#### Objective:
Reproduce each line of the listing exactly.

#### Available data:
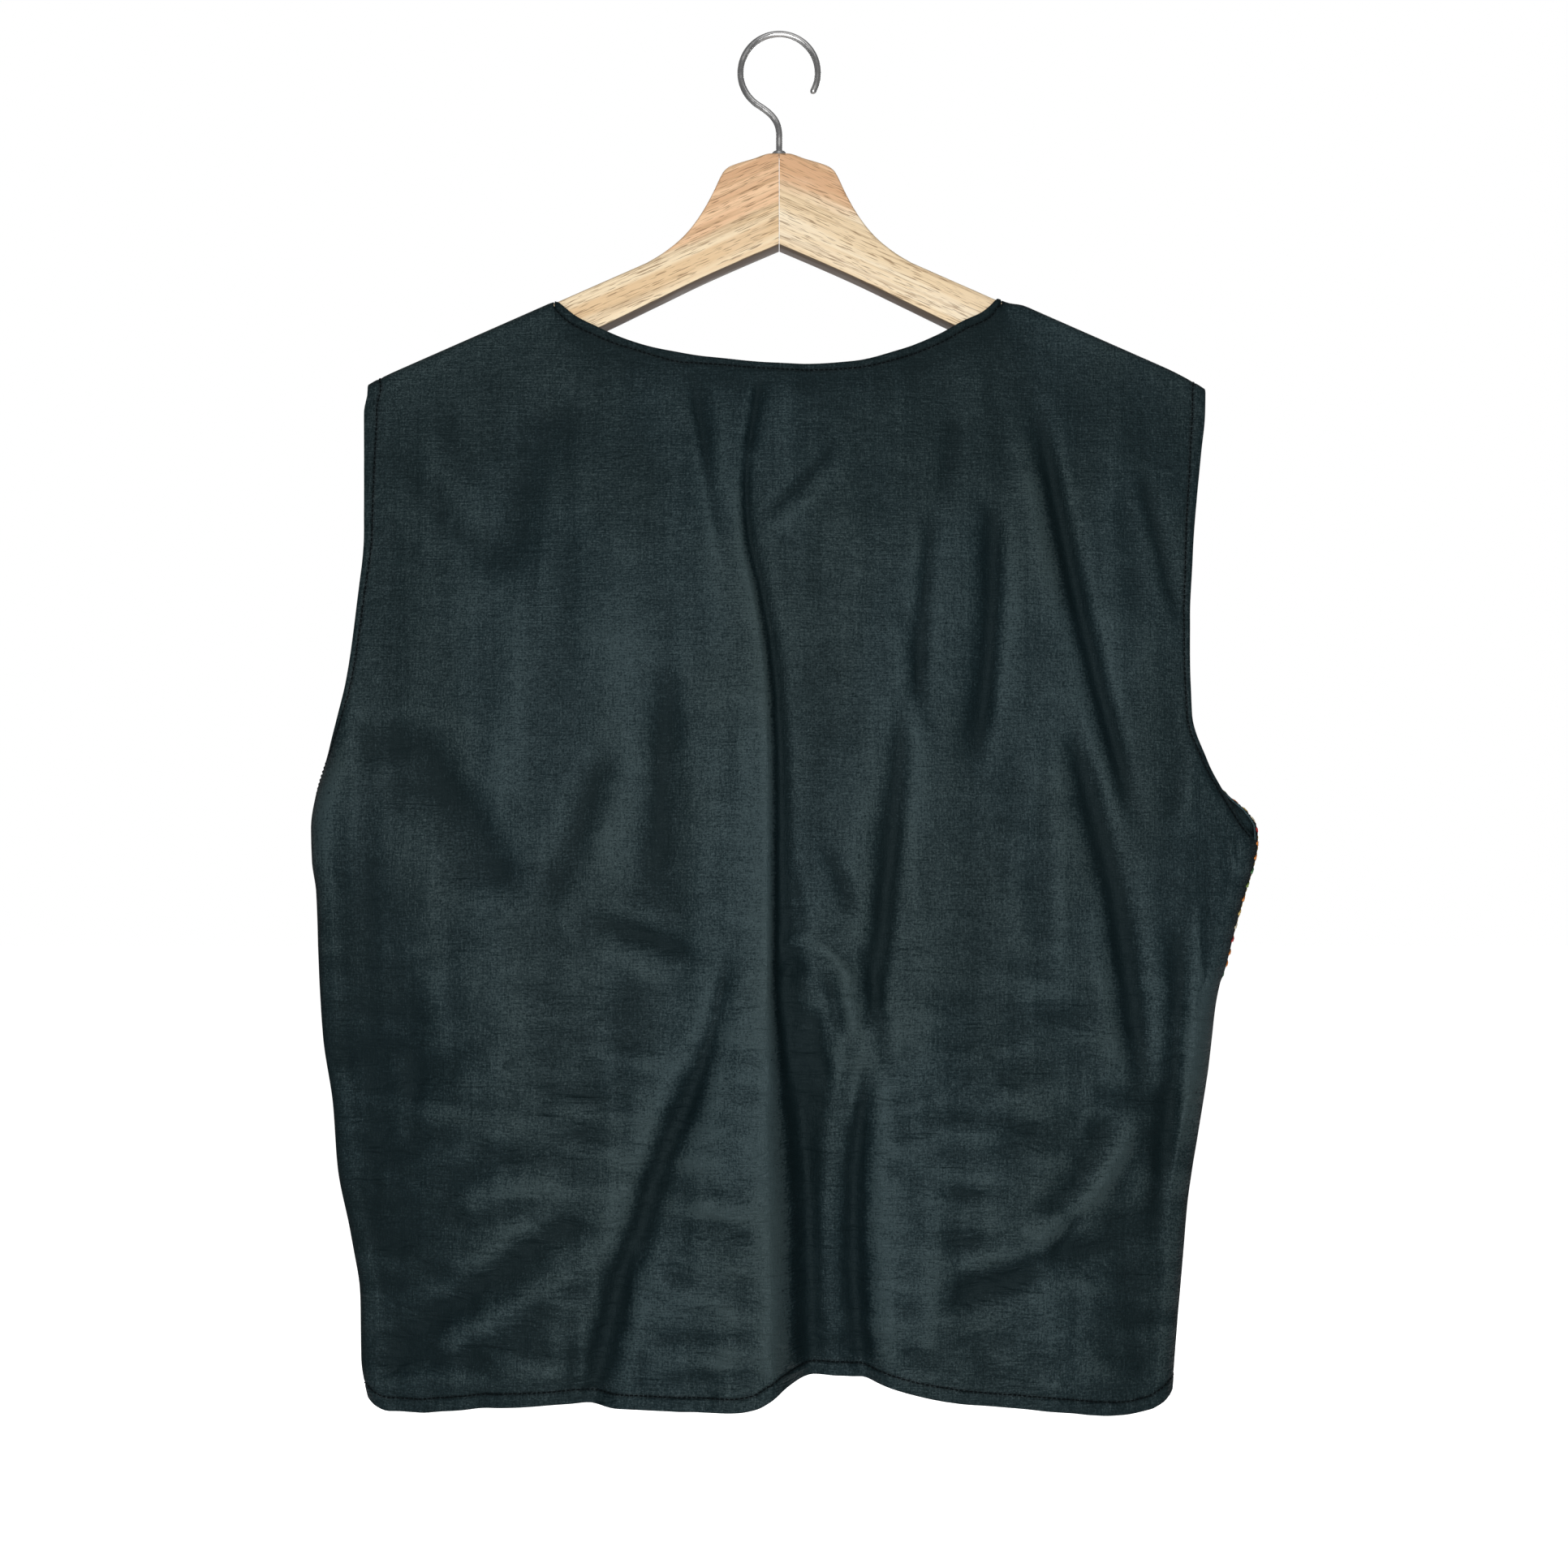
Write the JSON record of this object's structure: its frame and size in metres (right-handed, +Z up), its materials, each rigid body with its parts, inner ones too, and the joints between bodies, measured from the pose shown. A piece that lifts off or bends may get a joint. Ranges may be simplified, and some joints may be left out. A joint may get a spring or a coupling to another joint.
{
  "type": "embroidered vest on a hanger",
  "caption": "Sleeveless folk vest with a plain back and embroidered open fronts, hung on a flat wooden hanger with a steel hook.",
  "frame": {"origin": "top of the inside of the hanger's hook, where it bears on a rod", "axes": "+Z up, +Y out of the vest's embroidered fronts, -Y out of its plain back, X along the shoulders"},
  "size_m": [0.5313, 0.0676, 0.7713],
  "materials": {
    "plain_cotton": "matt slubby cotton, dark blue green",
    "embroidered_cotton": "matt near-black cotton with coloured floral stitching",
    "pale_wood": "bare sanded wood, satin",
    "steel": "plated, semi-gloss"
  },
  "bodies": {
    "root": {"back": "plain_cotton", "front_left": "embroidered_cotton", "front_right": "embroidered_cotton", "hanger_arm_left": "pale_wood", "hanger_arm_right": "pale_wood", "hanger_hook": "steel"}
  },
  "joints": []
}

#### Output below:
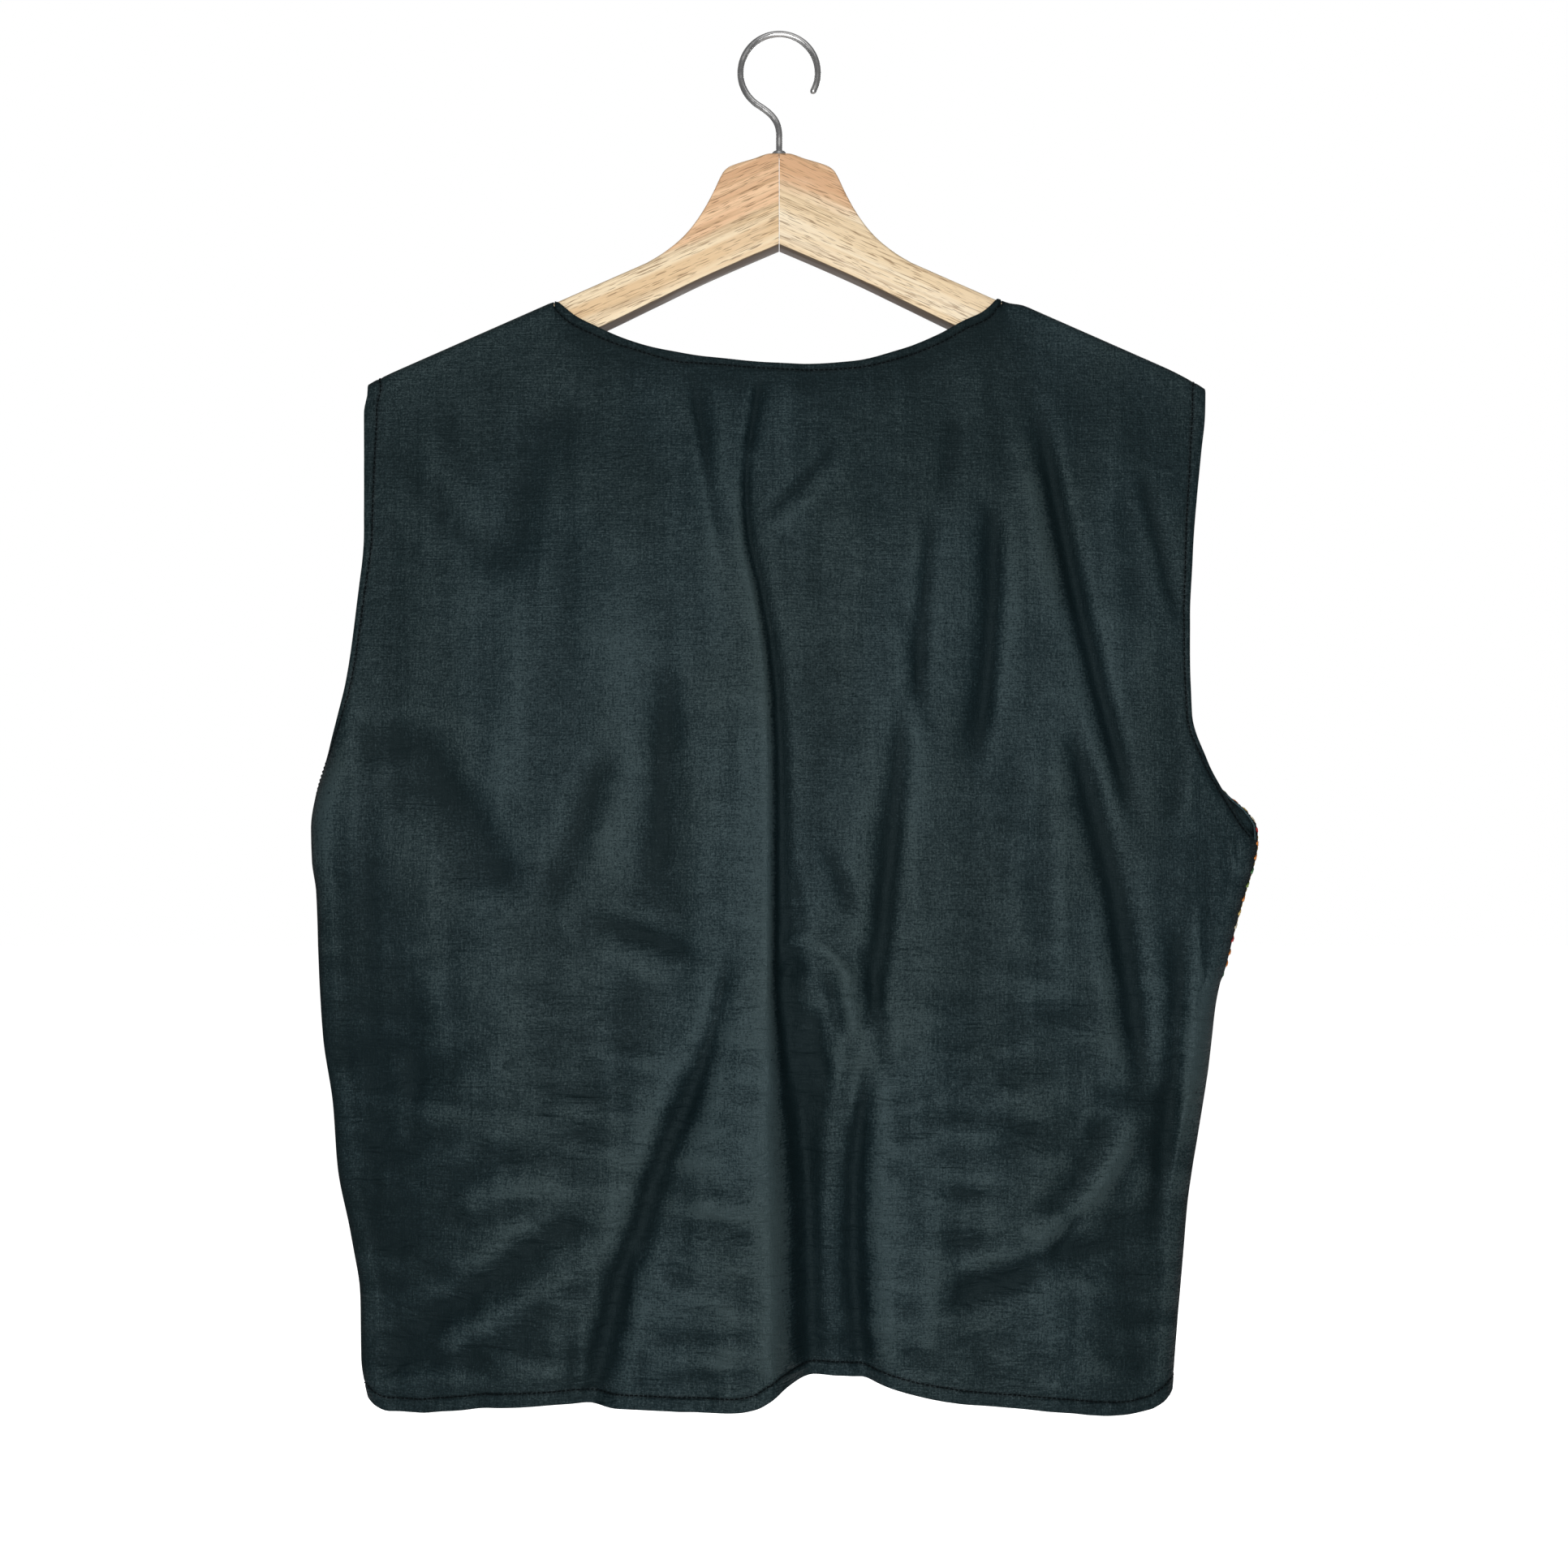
Write the JSON record of this object's structure: its frame and size in metres (right-handed, +Z up), its materials, each rigid body with its parts, inner ones too, and the joints between bodies, measured from the pose shown. A piece that lifts off or bends may get a joint. Ranges may be simplified, and some joints may be left out. A joint may get a spring or a coupling to another joint.
{
  "type": "embroidered vest on a hanger",
  "caption": "Sleeveless folk vest with a plain back and embroidered open fronts, hung on a flat wooden hanger with a steel hook.",
  "frame": {"origin": "top of the inside of the hanger's hook, where it bears on a rod", "axes": "+Z up, +Y out of the vest's embroidered fronts, -Y out of its plain back, X along the shoulders"},
  "size_m": [0.5313, 0.0676, 0.7713],
  "materials": {
    "plain_cotton": "matt slubby cotton, dark blue green",
    "embroidered_cotton": "matt near-black cotton with coloured floral stitching",
    "pale_wood": "bare sanded wood, satin",
    "steel": "plated, semi-gloss"
  },
  "bodies": {
    "root": {"back": "plain_cotton", "front_left": "embroidered_cotton", "front_right": "embroidered_cotton", "hanger_arm_left": "pale_wood", "hanger_arm_right": "pale_wood", "hanger_hook": "steel"}
  },
  "joints": []
}